(Source data)
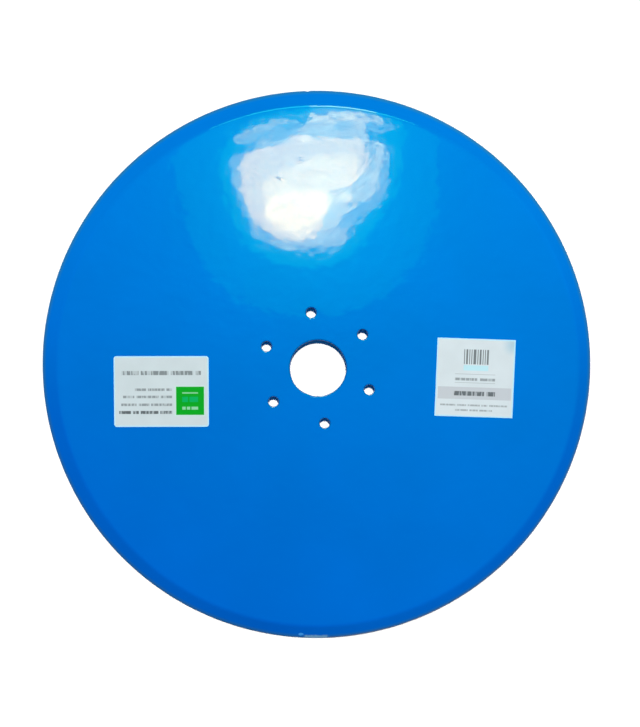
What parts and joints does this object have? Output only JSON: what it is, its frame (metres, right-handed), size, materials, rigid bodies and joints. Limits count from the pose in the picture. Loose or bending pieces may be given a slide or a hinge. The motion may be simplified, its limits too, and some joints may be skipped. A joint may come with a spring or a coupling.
{
  "type": "seed drill disc",
  "caption": "Flat round steel opener disc with a bevelled cutting rim, a plain central bore and a ring of bolt holes, painted glossy blue, with plain paper stickers.",
  "frame": {"origin": "centre of the bore at the flat back face, which is the lowest face", "axes": "+Z along the bore axis out of the bevelled face; +Y towards the bolt hole that is 7 degrees counter-clockwise of it; +X towards the square sticker's side"},
  "size_m": [0.35, 0.35, 0.0041],
  "materials": {
    "blue_paint": "glossy blue paint over steel, with slight orange peel",
    "sticker_paper": "matt off-white paper with plain printed fields"
  },
  "bodies": {
    "root": {"disc_blade": "blue_paint", "square_label": "sticker_paper", "rounded_label": "sticker_paper"}
  },
  "joints": []
}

(Problem requirements) Restate the whole of the material exactly.

(Solution to this task)
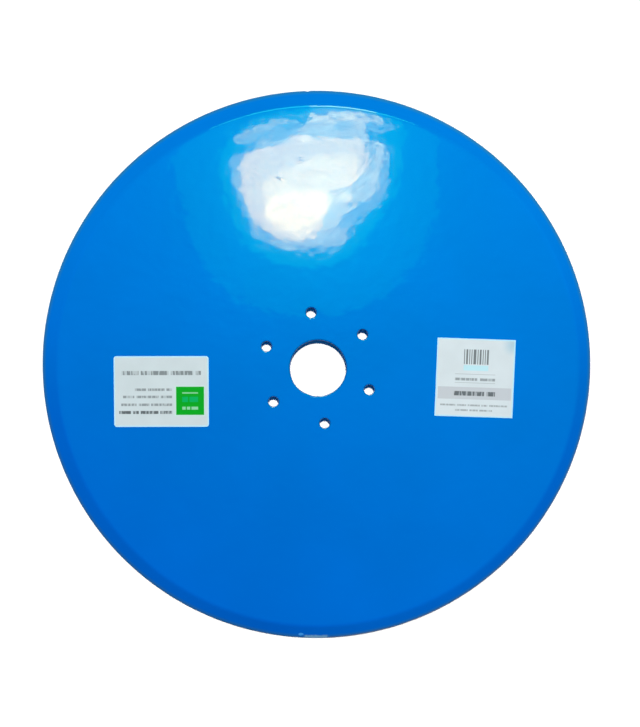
What parts and joints does this object have? Output only JSON: what it is, its frame (metres, right-handed), size, materials, rigid bodies and joints. Limits count from the pose in the picture. Loose or bending pieces may be given a slide or a hinge. The motion may be simplified, its limits too, and some joints may be skipped. A joint may come with a spring or a coupling.
{
  "type": "seed drill disc",
  "caption": "Flat round steel opener disc with a bevelled cutting rim, a plain central bore and a ring of bolt holes, painted glossy blue, with plain paper stickers.",
  "frame": {"origin": "centre of the bore at the flat back face, which is the lowest face", "axes": "+Z along the bore axis out of the bevelled face; +Y towards the bolt hole that is 7 degrees counter-clockwise of it; +X towards the square sticker's side"},
  "size_m": [0.35, 0.35, 0.0041],
  "materials": {
    "blue_paint": "glossy blue paint over steel, with slight orange peel",
    "sticker_paper": "matt off-white paper with plain printed fields"
  },
  "bodies": {
    "root": {"disc_blade": "blue_paint", "square_label": "sticker_paper", "rounded_label": "sticker_paper"}
  },
  "joints": []
}